In scenario A - where dynamic pricing rolls out globally - travelers who automate monitoring will capture the deepest discounts, effectively turning miles into a “virtual cash” that can be bought at market rates. In scenario B - where regulatory pushback caps dynamic pricing - the traditional flash-sale model will persist, but airlines may add tiered “premium bundles” for elite members, narrowing the advantage for casual shoppers.
The silver lining is that both scenarios still favor a hybrid approach: combine low-cost bundle purchases with occasional credit-card transfers during bonus windows, and always benchmark against cash upgrade prices.
FAQ
Q: How can I tell if a mileage bundle is a good deal?
A: Compare the bundle price per mile to the cash price of the ticket you want. If the cost per mile is below $0.02 and the redemption value exceeds that price, you’re getting a positive equity.

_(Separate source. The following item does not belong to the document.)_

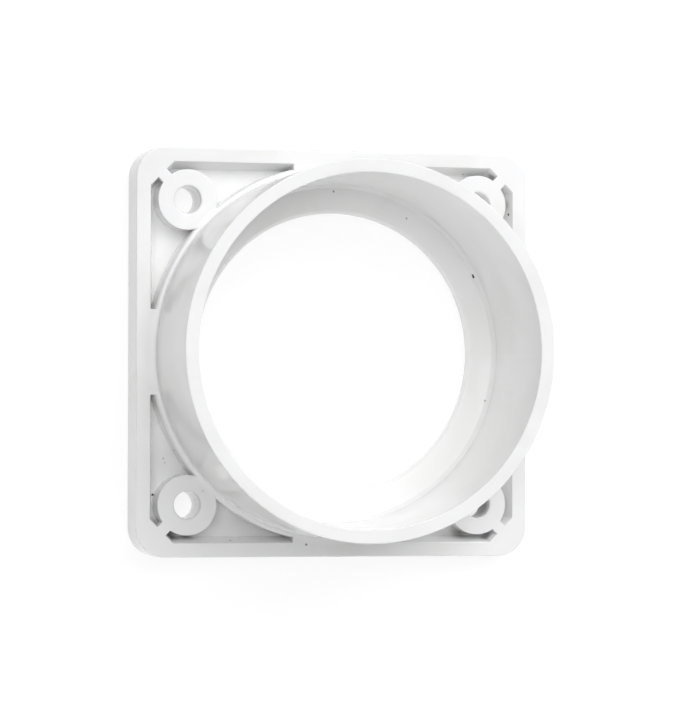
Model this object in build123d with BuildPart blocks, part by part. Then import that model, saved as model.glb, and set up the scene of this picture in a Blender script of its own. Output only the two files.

Use the break-even calculator I shared to confirm.
Q: Are credit-card points ever cheaper than buying miles directly?
A: When a card offers a 2× transfer bonus, the effective cost can drop to $0.008 per mile, which beats most direct purchases. Without a bonus, the cost usually mirrors the card’s cash-out rate - often around $0.015-$0.018 per mile, comparable to the best bundle prices.
Q: Does buying miles lock me into a specific airline?
A: Not necessarily. Because Delta is in SkyTeam, you can redeem purchased SkyMiles on partner airlines. This flexibility lets you chase the best award chart across the alliance, often lowering the miles needed for a premium seat.
Q: What’s the risk of buying miles that I never use?
A: Miles can expire if you have no qualifying activity for 24 months. To mitigate risk, pair purchases with a planned trip within that window, or use a credit-card that generates activity to keep the balance alive.
Q: Will dynamic pricing make buying miles harder?
A: It may add price volatility, but automation tools can help you snap up the lowest-priced bundles in real time. In either case, the principle remains - buy low, redeem high, and blend with cash or points for maximum value.